In the past, my feelings toward Facebook and similar social networking sites had swung between a genuine sense of connection and community to the uncomfortable awareness that what all of our blogs, online journals and personal profiles really amounted to was serious narcissism. As my feelings of over-exposure continued to mount, the obvious solution would have been to set limits on my Facebook time -- yet I still found myself sucked in for longer periods every time I visited. In part, it was the hundreds of little links to and hints about other people's lives that kept me coming back. But even more addicting were the never-ending possibilities to introduce, enhance and reveal more of myself.

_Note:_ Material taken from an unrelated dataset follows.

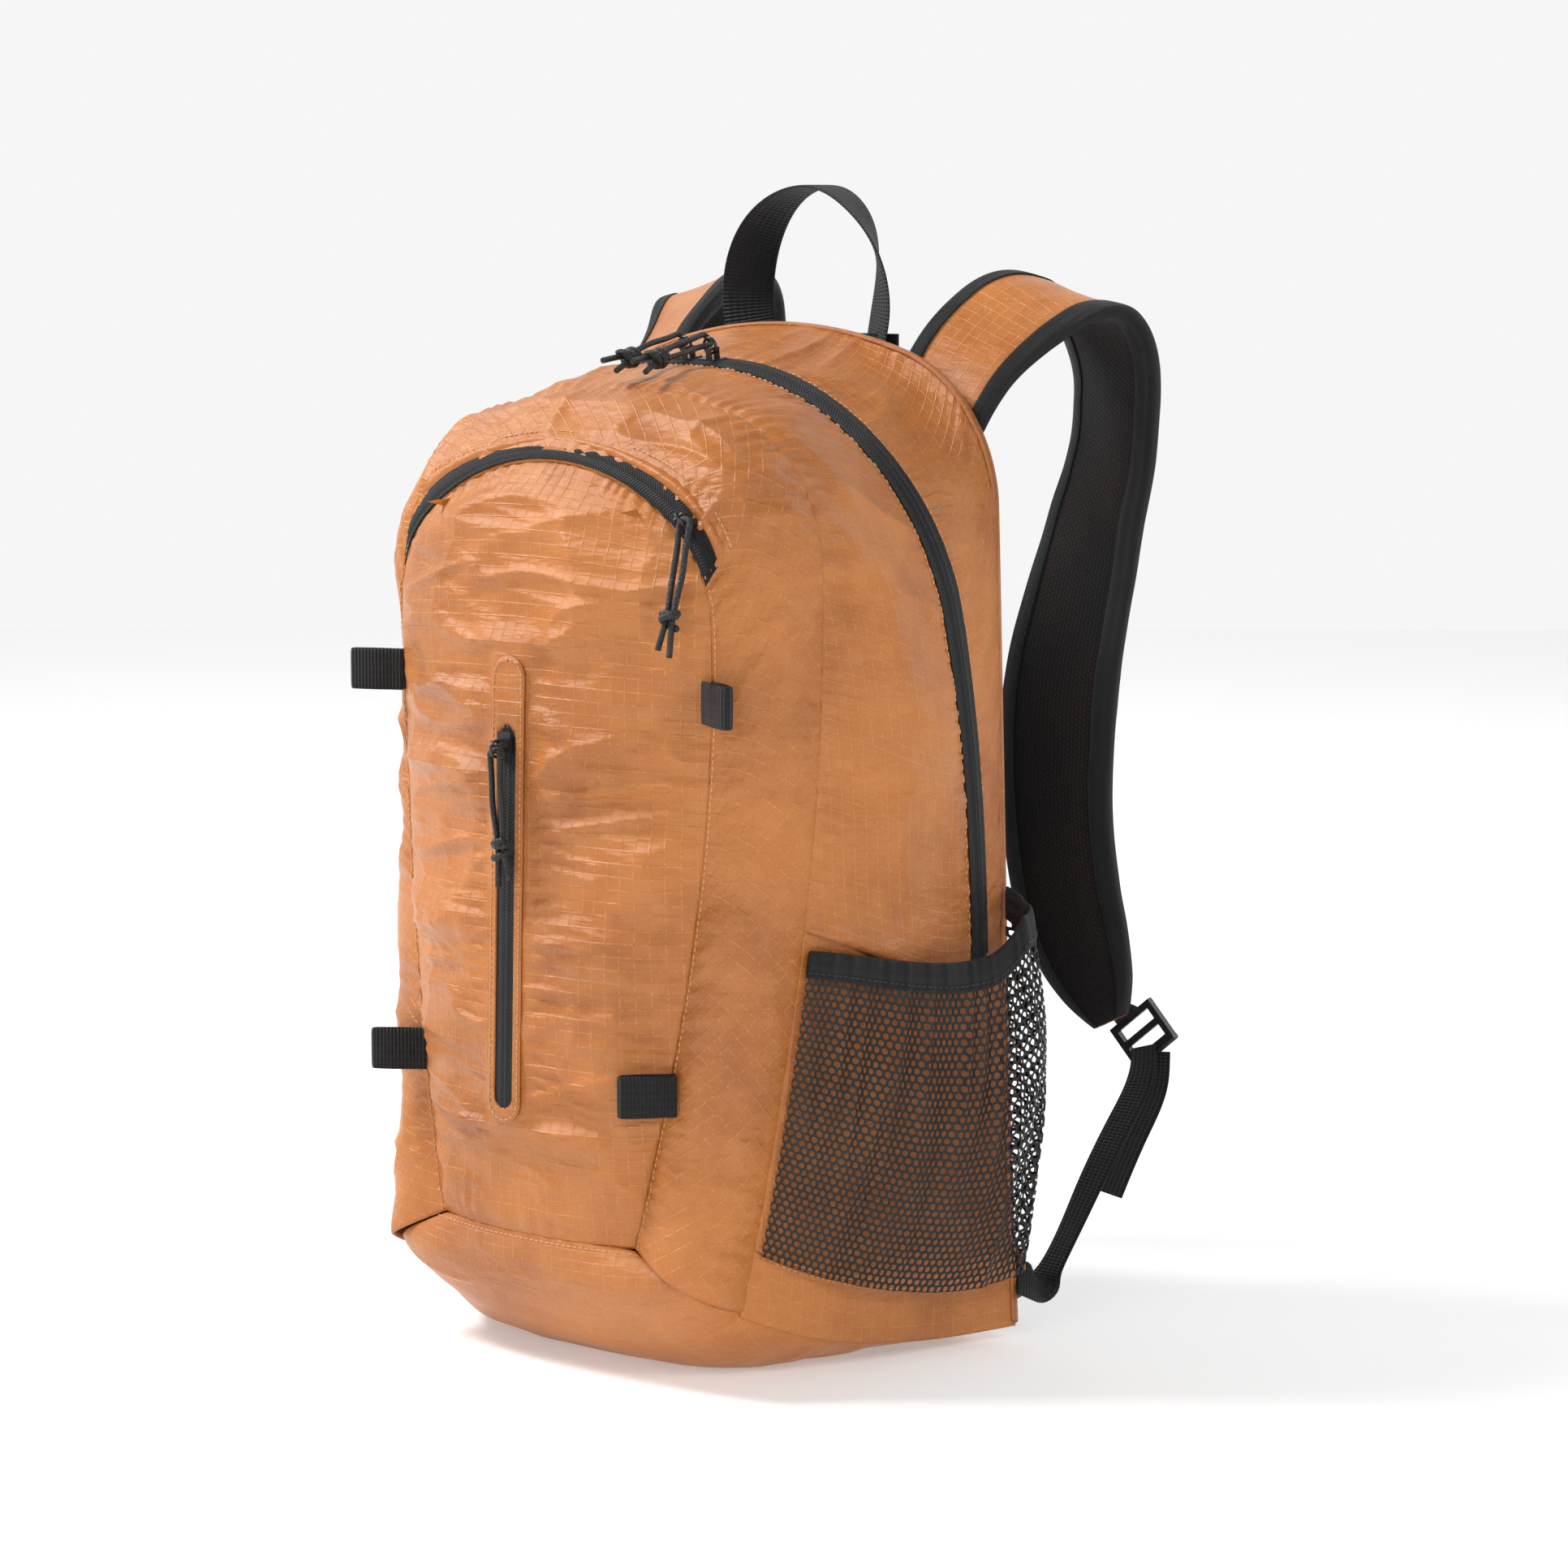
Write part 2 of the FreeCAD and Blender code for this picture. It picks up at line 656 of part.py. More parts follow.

The baby-boomers were at one time thought to be the most self-absorbed generation in American history and carried the label of the Me Generation. In recent years this title has been appropriated, twisted and reassigned to the babies of those same boomers -- born in the 80s and 90s -- now called Generation Me or the Look at Me Generation. Author Jean Twenge, an Associate Professor of Psychology at San Diego State University and herself a member of Generation Me -- spent ten years doing research on this group's sense of entitlement and self-absorption. She attributed it to the radical individualism that was engendered by baby-boomer parents and educators focused on instilling self-esteem in children beginning in the 1970s. American and Canadian youth were raised on aphorisms such as "express yourself" and "just be yourself."